§ **TASK PROMPT**
Reproduce exactly the lines below from the one containing "build_posts()" through the one containing "bpy.context.scene.collection.objects.link(empty)", including both, and nothing else.

§ **RECORD EXCERPTS**
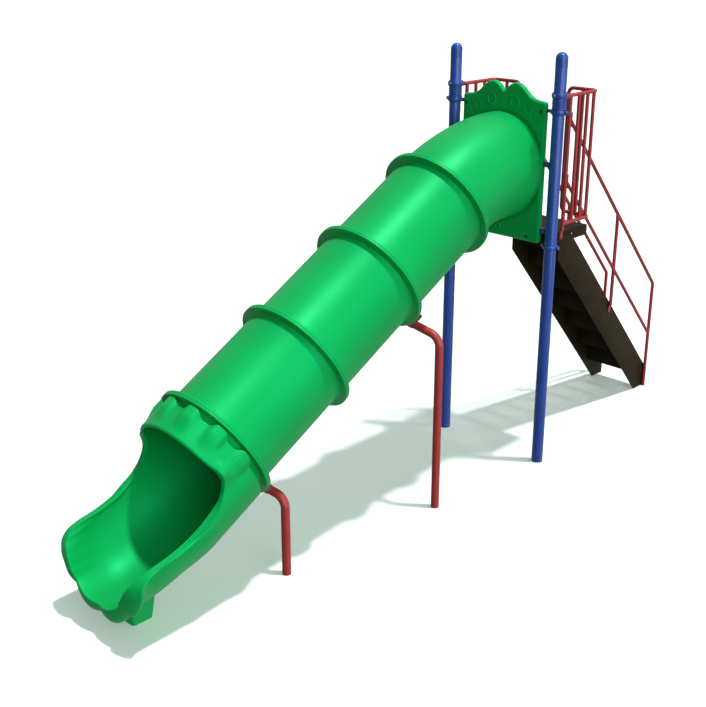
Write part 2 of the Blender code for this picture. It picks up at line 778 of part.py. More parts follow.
def build_deck():
    half = POST_X - RAIL_RADIUS - GAP
    front = PANEL_HALF_THICKNESS + GAP
    outline = (
        (-DECK_NOTCH_X, front), (DECK_NOTCH_X, front), (DECK_NOTCH_X, DECK_NOTCH_Y), (half, DECK_NOTCH_Y),
        (half, DECK_REAR), (-half, DECK_REAR), (-half, DECK_NOTCH_Y), (-DECK_NOTCH_X, DECK_NOTCH_Y),
    )
    deck = bmesh.new()
    low = [deck.verts.new((x, y, DECK_TOP - DECK_SKIRT)) for x, y in outline]
    high = [deck.verts.new((x, y, DECK_TOP)) for x, y in outline]
    deck.faces.new(low)
    deck.faces.new(high[::-1])
    bridge(deck, low, high)
    made = node("deck", deck, BROWN)
    sheet = DECK_SHEET
    bottom = DECK_TOP - 2 * DECK_SKIRT
    hollow = bmesh.new()
    add_box(
        hollow, (-DECK_NOTCH_X + sheet, front + sheet, bottom),
        (DECK_NOTCH_X - sheet, DECK_REAR - sheet, DECK_TOP - sheet),
    )
    boolean(made, guide("deck_hollow", hollow), "DIFFERENCE")


def top_edge(height):
    """Place along Y of the stringers' top edge at a height."""
    return STRINGER_TOP_POINT[0] - (height - STRINGER_TOP_POINT[1]) / STAIR_PITCH


def edge_height(along, depth=0.0):
    """Height of the stringers' top edge at a place along Y, or of a line below it."""
    return STRINGER_TOP_POINT[1] - depth - STAIR_PITCH * (along - STRINGER_TOP_POINT[0])


def build_stair():
    ceiling = DECK_TOP - DECK_SKIRT - GAP
    outline = (
        (STRINGER_FRONT, edge_height(STRINGER_FRONT, STRINGER_DEPTH)), (STRINGER_FRONT, ceiling),
        (top_edge(ceiling), ceiling), (STRINGER_REAR, edge_height(STRINGER_REAR)), (STRINGER_REAR, 0),
        (top_edge(STRINGER_DEPTH), 0),
    )
    inner = STAIR_HALF_WIDTH - STRINGER_THICKNESS
    for label, side in (("left", -1), ("right", 1)):
        stringer = bmesh.new()
        prism(stringer, outline, side * inner, side * STAIR_HALF_WIDTH)
        node(f"stair_stringer_{label}", stringer, BROWN)
    rise = DECK_TOP / RISER_COUNT
    half = inner - GAP
    for number in range(1, RISER_COUNT):
        height = rise * number
        nose = top_edge(height) - TREAD_SETBACK
        rear = nose - TREAD_GOING
        under = height - TREAD_THICKNESS
        riser_top = min(under + rise - GAP, ceiling)
        if number < RISER_COUNT - 1:
            riser_rear = rear
        else:
            riser_rear = max(rear, STRINGER_FRONT)
        step = bmesh.new()
        profile = (
            (nose, under), (nose, height), (riser_rear + RISER_THICKNESS, height),
            (riser_rear + RISER_THICKNESS, riser_top), (riser_rear, riser_top), (riser_rear, under),
        )
        prism(step, profile, -half, half)
        node(f"stair_tread_{number}", step, BROWN)


def build_guards():
    for label, side in (("left", -1), ("right", 1)):
        line, end = side * POST_X, side * GUARD_RETURN_X
        corners = (
            (line, EAR_REACH + GAP, GUARD_TOP), (line, GUARD_REAR, GUARD_TOP), (end, GUARD_REAR, GUARD_TOP),
            (end, GUARD_REAR, GUARD_BOTTOM), (line, GUARD_REAR, GUARD_BOTTOM),
            (line, GUARD_FIRST_Y, GUARD_BOTTOM),
        )
        frame = bmesh.new()
        add_pipe(frame, rounded_path(corners, RAIL_BEND, RAIL_BEND_STEPS), RAIL_RADIUS, RAIL_SIDES)
        guard = node(f"guardrail_{label}", frame, RED)
        bars = bmesh.new()
        places = [(line, GUARD_FIRST_Y + GUARD_BAR_PITCH * step) for step in range(1, 3)]
        places += [(line, GUARD_REAR - RAIL_BEND), (side * GUARD_RETURN_BAR_X, GUARD_REAR)]
        for x, y in places:
            add_pipe(bars, [Vector((x, y, GUARD_BOTTOM)), Vector((x, y, GUARD_TOP))], BAR_RADIUS, BAR_SIDES)
        add_pipe(
            bars, [Vector((line, GUARD_FIRST_Y, GUARD_FOOT_Z)), Vector((line, GUARD_FIRST_Y, GUARD_TOP))],
            RAIL_RADIUS, BAR_SIDES,
        )
        boolean(guard, guide(f"guard_bars_{label}", bars), "UNION")


def rail_line(along, drop=0.0):
    """Height of the sloping top rail at a place along Y, or of a line below it."""
    return HANDRAIL_CORNER[1] - drop + HANDRAIL_PITCH * (HANDRAIL_CORNER[0] - along)


def build_handrails():
    start = GUARD_REAR + RAIL_RADIUS + GAP
    rail_start = start + 2 * RAIL_PLATE_THICKNESS
    corner_y, corner_z = HANDRAIL_CORNER
    for label, side in (("left", -1), ("right", 1)):
        line = side * (STAIR_HALF_WIDTH + GAP + RAIL_RADIUS)
        top = bmesh.new()
        corners = ((line, rail_start, rail_line(rail_start)), (line, corner_y, corner_z), (line, corner_y, 0))
        add_pipe(top, rounded_path(corners, RAIL_BEND, RAIL_BEND_STEPS), RAIL_RADIUS, RAIL_SIDES)
        handrail = node(f"handrail_{label}", top, RED)
        rest = bmesh.new()
        middle = [
            Vector((line, rail_start, rail_line(rail_start, MIDRAIL_DROP))),
            Vector((line, corner_y, rail_line(corner_y, MIDRAIL_DROP))),
        ]
        add_pipe(rest, middle, BAR_RADIUS, RAIL_SIDES)
        boolean(handrail, guide(f"handrail_middle_{label}", rest), "UNION")
        post = bmesh.new()
        ends = (MIDDLE_POST_FOOT, rail_line(MIDDLE_POST_Y))
        add_pipe(post, [Vector((line, MIDDLE_POST_Y, height)) for height in ends], RAIL_RADIUS, RAIL_SIDES)
        for drop in (0.0, MIDRAIL_DROP):
            height = rail_line(rail_start, drop)
            add_box(
                post,
                (line - RAIL_PLATE_HALF_WIDTH, start, height - RAIL_PLATE_HALF_HEIGHT),
                (line + RAIL_PLATE_HALF_WIDTH, start + RAIL_PLATE_THICKNESS, height + RAIL_PLATE_HALF_HEIGHT),
            )
        boolean(handrail, guide(f"handrail_post_{label}", post), "UNION")


build_posts()
build_clamps()
build_panel()
build_elbow()
build_sections()
build_exit()
support("mid", MID_SUPPORT_FOOT, 2)
support("low", LOW_SUPPORT_FOOT, 4)
build_deck()
build_stair()
build_guards()
build_handrails()
centre_on_origin()
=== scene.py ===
"""Looks for the tube playground slide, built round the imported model. Metres, +Z up.

Sizes are in the layout of the part's own source: the posts on the line y = 0, the slide towards -Y and
the stair towards +Y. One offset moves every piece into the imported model's frame.
"""
from math import atan2, cos, degrees, exp, hypot, pi, radians, sin, sqrt, tan

import bmesh
import bpy
from mathutils import Matrix, Vector
from mathutils.bvhtree import BVHTree


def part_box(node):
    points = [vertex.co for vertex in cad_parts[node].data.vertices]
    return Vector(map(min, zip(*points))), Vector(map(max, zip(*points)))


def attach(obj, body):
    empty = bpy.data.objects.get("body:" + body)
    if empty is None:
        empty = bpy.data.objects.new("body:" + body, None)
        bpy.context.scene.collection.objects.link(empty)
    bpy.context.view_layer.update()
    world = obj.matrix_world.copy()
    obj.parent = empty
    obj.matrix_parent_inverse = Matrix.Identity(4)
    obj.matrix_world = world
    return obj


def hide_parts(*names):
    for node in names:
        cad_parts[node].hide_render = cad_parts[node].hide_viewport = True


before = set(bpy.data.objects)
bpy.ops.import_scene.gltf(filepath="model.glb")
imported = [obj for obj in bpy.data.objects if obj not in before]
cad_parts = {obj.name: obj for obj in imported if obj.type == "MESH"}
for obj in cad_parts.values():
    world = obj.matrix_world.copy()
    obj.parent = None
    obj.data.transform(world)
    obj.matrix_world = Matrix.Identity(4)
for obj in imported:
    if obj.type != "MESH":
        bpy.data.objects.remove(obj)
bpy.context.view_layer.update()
post_low, post_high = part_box("post_left")
OFFSET = Vector((0, (post_low.y + post_high.y) / 2, 0))

GAP = 0.0003
SIDES = (("left", -1), ("right", 1))

# Posts and caps
POST_X = 0.4826
POST_RADIUS = 0.04445
POST_TOP = 3.145
CAP_TOP = 3.200
CAP_RADIUS = 0.0450
CAP_SKIRT = 0.052
CAP_EDGE = 0.012

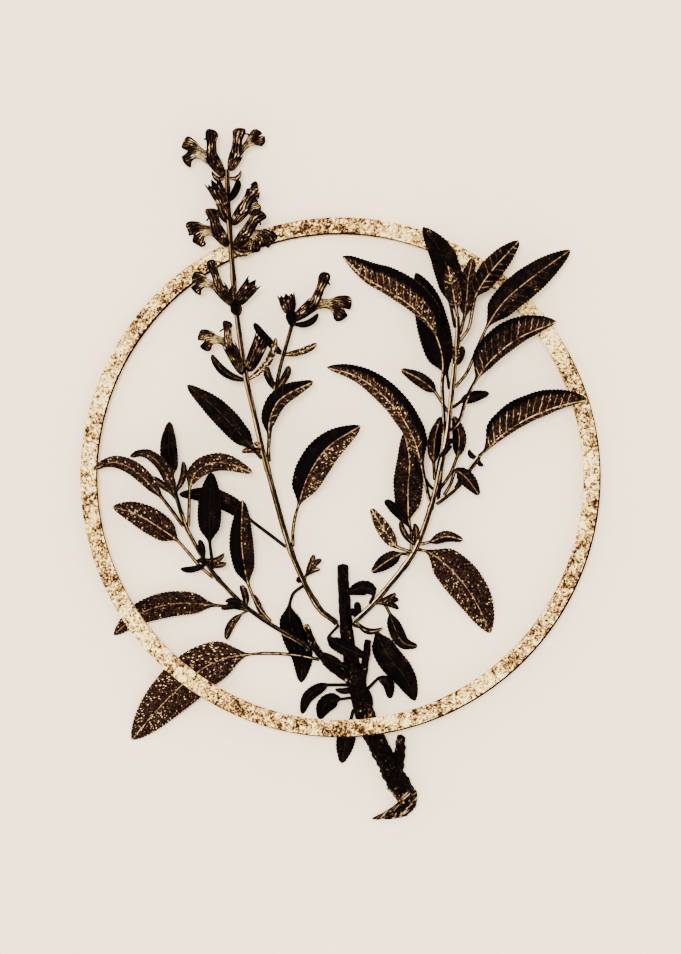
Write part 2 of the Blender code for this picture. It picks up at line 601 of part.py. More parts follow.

§ **RESULT**
build_posts()
build_clamps()
build_panel()
build_elbow()
build_sections()
build_exit()
support("mid", MID_SUPPORT_FOOT, 2)
support("low", LOW_SUPPORT_FOOT, 4)
build_deck()
build_stair()
build_guards()
build_handrails()
centre_on_origin()
=== scene.py ===
"""Looks for the tube playground slide, built round the imported model. Metres, +Z up.

Sizes are in the layout of the part's own source: the posts on the line y = 0, the slide towards -Y and
the stair towards +Y. One offset moves every piece into the imported model's frame.
"""
from math import atan2, cos, degrees, exp, hypot, pi, radians, sin, sqrt, tan

import bmesh
import bpy
from mathutils import Matrix, Vector
from mathutils.bvhtree import BVHTree


def part_box(node):
    points = [vertex.co for vertex in cad_parts[node].data.vertices]
    return Vector(map(min, zip(*points))), Vector(map(max, zip(*points)))


def attach(obj, body):
    empty = bpy.data.objects.get("body:" + body)
    if empty is None:
        empty = bpy.data.objects.new("body:" + body, None)
        bpy.context.scene.collection.objects.link(empty)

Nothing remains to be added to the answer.